Beschäftigte werden zu „Einzelkämpfern“
Aber was sind die Gründe dafür? Da ist zunächst einmal der soziale Wandel, der Lebenswelten unterspülte: die industriellen Großbetriebe, mit ihren Hunderten und Tausenden von Arbeitern und Angestellten, die sich automatisch als „Ähnliche“ erlebten. Die Stadtviertel und Vororte, in denen „Ähnliche“ zusammen lebten. Das instinktive Gefühl des Gemeinsamen. Heterogenität von Lebensvollzügen untergräbt diese Form von Solidarität.
Zeitgleich vollzieht sich seit dreißig, vierzig Jahren ein permanenter Strukturwandel der Arbeitswelt, der nicht nur zu den bekannten Strukturkrisen einzelner Branchen führt, sondern zu permanentem Rationalisierungsdruck in allen Branchen. In den Unternehmen wurden die Beschäftigten zu „Einzelkämpfern“, von denen „jeder hoffte, irgendwie ungeschoren davonzukommen“ (so der Wirtschaftshistoriker Lutz Raphael), was praktisch überall mit einem „Verlust innerbetrieblicher Solidarität“ einhergeht.
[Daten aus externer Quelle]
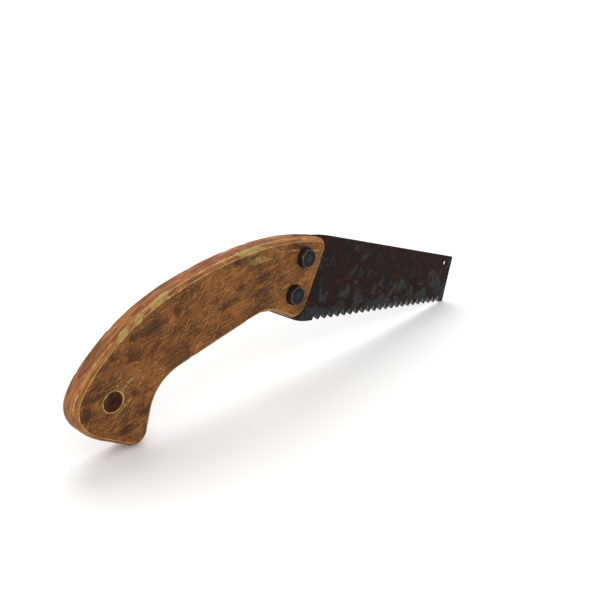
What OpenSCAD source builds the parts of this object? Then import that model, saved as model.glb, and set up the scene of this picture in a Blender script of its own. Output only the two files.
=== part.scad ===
// Folding pruning saw: a one-piece wooden handle, sawn open along its underside,
// and a coarse-toothed steel blade that folds into it about the lower of two bolts.
// Origin: centre of the hang hole, midway through the handle.
// +X runs along the saw to the blade's end, +Y to the nut side, +Z to the handle's back.

/* [Handle] */
// Distance from the hang hole forward to the pivot bolt
grip_l = 168; // [150:1:205]
// Height of the pivot bolt above the hang hole
grip_rise = 29; // [24:1:35]
// Thickness of the wood from face to face
handle_t = 18.2; // [14:0.2:24]
// Size of the 45 degree chamfer along both faces
handle_chamfer = 2.8; // [1:0.1:4]
// Distance from the hang hole back to the butt's rear corner, before it is rounded
butt_l = 33.5; // [28:0.5:41]
// Depth of the butt's toe corner below the hang hole, before it is rounded
butt_drop = 47.5; // [40:0.5:56]
// Height of the handle's back above the pivot bolt
back_h = 48.8; // [46:0.2:56]
// Length of the nose in front of the pivot bolt, at its top corner
nose_l = 41.5; // [36:0.5:50]
// Depth of the nose's lower corner below the pivot bolt, before it is rounded
nose_drop = 27.5; // [25:0.5:33]
// Radius of the hang hole
hang_r = 7.5; // [5:0.1:10]
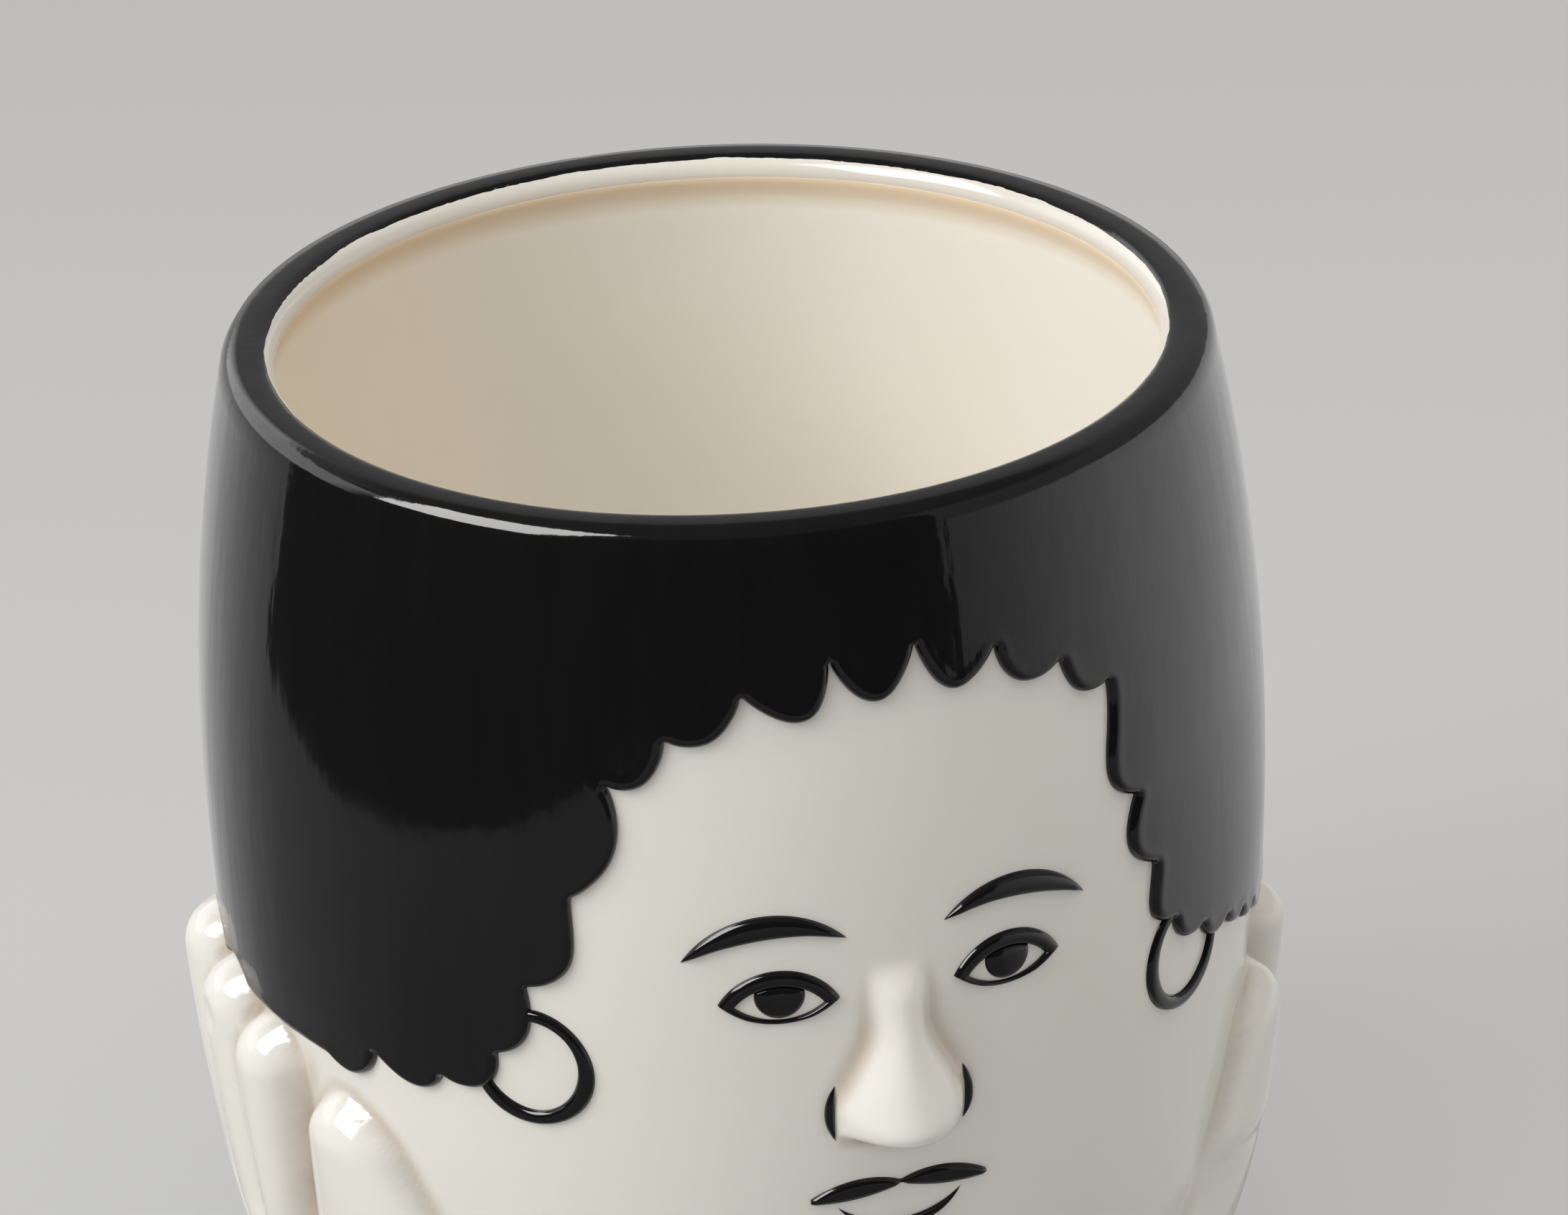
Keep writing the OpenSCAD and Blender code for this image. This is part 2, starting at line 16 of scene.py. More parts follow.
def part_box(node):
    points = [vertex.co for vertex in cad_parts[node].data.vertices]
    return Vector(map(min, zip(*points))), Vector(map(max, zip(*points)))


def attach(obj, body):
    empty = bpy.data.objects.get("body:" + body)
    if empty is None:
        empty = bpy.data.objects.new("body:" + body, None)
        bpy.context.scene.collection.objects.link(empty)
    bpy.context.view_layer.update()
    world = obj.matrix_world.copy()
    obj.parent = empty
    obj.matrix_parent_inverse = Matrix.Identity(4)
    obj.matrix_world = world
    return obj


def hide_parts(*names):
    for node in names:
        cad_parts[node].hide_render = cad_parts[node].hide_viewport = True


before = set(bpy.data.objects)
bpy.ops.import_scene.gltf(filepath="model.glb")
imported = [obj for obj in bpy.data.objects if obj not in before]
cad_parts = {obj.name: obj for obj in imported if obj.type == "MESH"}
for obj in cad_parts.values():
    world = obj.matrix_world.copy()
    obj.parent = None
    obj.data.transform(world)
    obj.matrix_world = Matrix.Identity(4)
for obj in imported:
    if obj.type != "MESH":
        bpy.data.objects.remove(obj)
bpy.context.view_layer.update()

MM = 0.001
# The two sides, as sign of x and word in a name
SIDES = ((-1, "left"), (1, "right"))

# Sizes of the pot, as in the solids
BELLY_R = 79.0
BELLY_Z = 100.0
UPPER_ARC = 306.0
LOWER_ARC = 420.0
KNEE_Z = 38.0
KNEE_ARC = 62.0
WALL_T = 5.5
BASE_T = 6.0
GLAZE_T = 0.8
LIP_W = 6.4
BEAD_R = 3.0
EDGE_R = 2.4
FOOT_H = 4.0
DRAIN_R = 8.0
HAIR_T = 1.5
SEAT = 0.1
POT_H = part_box("hair_cap")[1].z / MM

UPPER_CX = BELLY_R - UPPER_ARC
LOWER_CX = BELLY_R - LOWER_ARC
KNEE_ANGLE = math.asin((BELLY_Z - KNEE_Z) / LOWER_ARC)
KNEE_CX = LOWER_CX + (LOWER_ARC - KNEE_ARC) * math.cos(KNEE_ANGLE)
KNEE_CZ = BELLY_Z - (LOWER_ARC - KNEE_ARC) * math.sin(KNEE_ANGLE)
FLOOR_Z = FOOT_H + BASE_T
# Length along the belly of one degree round the pot, and of half the way round
DEGREE = math.radians(BELLY_R)
HALF_TURN = 180 * DEGREE


def mix(a, b, t):
    """The value at a share t of the way from a to b."""
    return a + (b - a) * t


def bend(a, b, c, t):
    """The value at a share t along a curve from a to c that first heads for b."""
    return mix(mix(a, b, t), mix(b, c, t), t)


def ease(t):
    """A smooth step that goes from 0 to 1 as t does."""
    t = np.clip(t, 0, 1)
    return t * t * (3 - 2 * t)


def dome(t):
    """Height of a round dome at a share t of the way from its middle to its foot."""
    return np.sqrt(np.maximum(0, 1 - t * t))


def wall(z, lift=0.0):
    """Radius and height of the point that lies lift beyond the wall at height z."""
    z = np.asarray(z, float)
    on_knee = z < KNEE_Z
    cx = np.where(z > BELLY_Z, UPPER_CX, np.where(on_knee, KNEE_CX, LOWER_CX))
    cz = np.where(on_knee, KNEE_CZ, BELLY_Z)
    arc = np.where(z > BELLY_Z, UPPER_ARC, np.where(on_knee, KNEE_ARC, LOWER_ARC))
    out = np.sqrt(arc**2 - (z - cz) ** 2)
    return cx + out + lift * out / arc, z + lift * (z - cz) / arc


def around(angle, r, z):
    """Points at an angle round the pot, a distance from its axis and a height."""
    a, r, z = np.broadcast_arrays(np.radians(angle), r, z)
    return np.stack([r * np.sin(a), -r * np.cos(a), z], axis=-1)


def revolve(angles, profile):
    """Rows of points, one round the pot for each point of a profile."""
    return np.stack([around(angles, r, z) for r, z in profile])


# The lip's bead, and how far the white glaze on it lies under the black band
LIP_IN_R = float(wall(POT_H - HAIR_T)[0]) - LIP_W
BEAD_CX = LIP_IN_R + BEAD_R
BEAD_CZ = POT_H - BEAD_R
PAINT_T = 0.15


# The hands, in bands between lines that run down the hand: thumb, cleft and four fingers
CLEFT, FIRST_FINGER, LAST_FINGER = 1, 2, 5
# Radius of a fingertip, which is half the width of a finger
FINGER_R = 6.9
FINGER_H = 7.0
THUMB_H = 6.0
PALM_H = 4.6
BAND_HEIGHTS = [THUMB_H, 0.0, FINGER_H, FINGER_H, FINGER_H, FINGER_H]
# Widths of the bands, as parts of the palm
BAND_PARTS = [9, 2, 7, 7, 7, 7]
HEEL_Z = 9.0
HEEL_RISE = 2.5 * FINGER_R
HAIR_DROP = 92.0
HAIR_Z = POT_H - HAIR_DROP
LEFT_THUMB_DROP = 7.0
RIGHT_THUMB_DROP = 12.5
THUMB_Z = HAIR_Z - LEFT_THUMB_DROP
KNUCKLE_Z = mix(HEEL_Z, THUMB_Z, 0.52)
# Angles of the lines between the bands at the thumb's tip, the knuckles and the heel
LINE_HIGH_ANGLES = [60, 70, 73.5, 83.5, 93.5, 103.5, 113.5]
LINE_MID_ANGLES = [48, 74, 75, 83.5, 93.5, 103.5, 112.5]
LINE_LOW_ANGLES = [31, 53.5, 56.5, 64.5, 72.5, 80.5, 88.5]
# How far each fingertip rises above the hair's edge, as a share of a finger's width
TIP_RISE_SHARES = [0, 0, -0.11, 0.14, 0.36, -0.09]
# The right hand sits lower: its heights are this share of the left hand's
RIGHT_SHARE = (HAIR_Z - RIGHT_THUMB_DROP - HEEL_Z) / (THUMB_Z - HEEL_Z)
# A nail's imprint on the middle finger: its place below the tip, its radius and its depth, its
# reach in radii, and how steeply and by what share of the depth its middle rises again
NAIL_FINGER = 3
NAIL_DROP = 7.6
NAIL_R = 2.0
NAIL_T = 0.8
NAIL_REACH = 1.5
NAIL_RISE = 1.4
NAIL_FILL = 0.55
# Share of its round dome that a finger shows before it ends: at the heel, beside another
# finger, and beside the wall or the cleft
HEEL_CREASE, SHALLOW_CREASE, DEEP_CREASE = 0.45, 0.9, 0.985


def tip_z(k, side=-1):
    """Height of the tip of a band, on the left hand or on the lower right one."""
    z = THUMB_Z if k < CLEFT else HAIR_Z + TIP_RISE_SHARES[k] * 2 * FINGER_R
    return z if side < 0 else HEEL_Z + RIGHT_SHARE * (z - HEEL_Z)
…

Der Aufstieg des Individuums
Aber die Norm der Solidarität wäre nicht so aus der Mode gekommen, hätte man das den Subjekten nicht auch schmackhaft gemacht: durch den Aufstieg der Idee des Individualismus, der Vorstellung, dass jeder ein unverwechselbares Individuum sei, das seine besonderen Talente, sein unverwechselbares Ich zu entwickeln habe. Jene Idee der „Singularität“, die der Soziologe Andreas Reckwitz so packend analysierte, und hinter die es natürlich kein Zurück mehr gibt. Historische Prozesse sind immer voller Paradoxien, und just die Sicherheiten des Sozialstaates erlaubten, sich aus dem Nahbereich abzunabeln. „Der Wohlfahrtsstaat ist ein mächtiger Faktor des Individualismus“ (Marcel Gauchet, französischer Philosoph/Historiker).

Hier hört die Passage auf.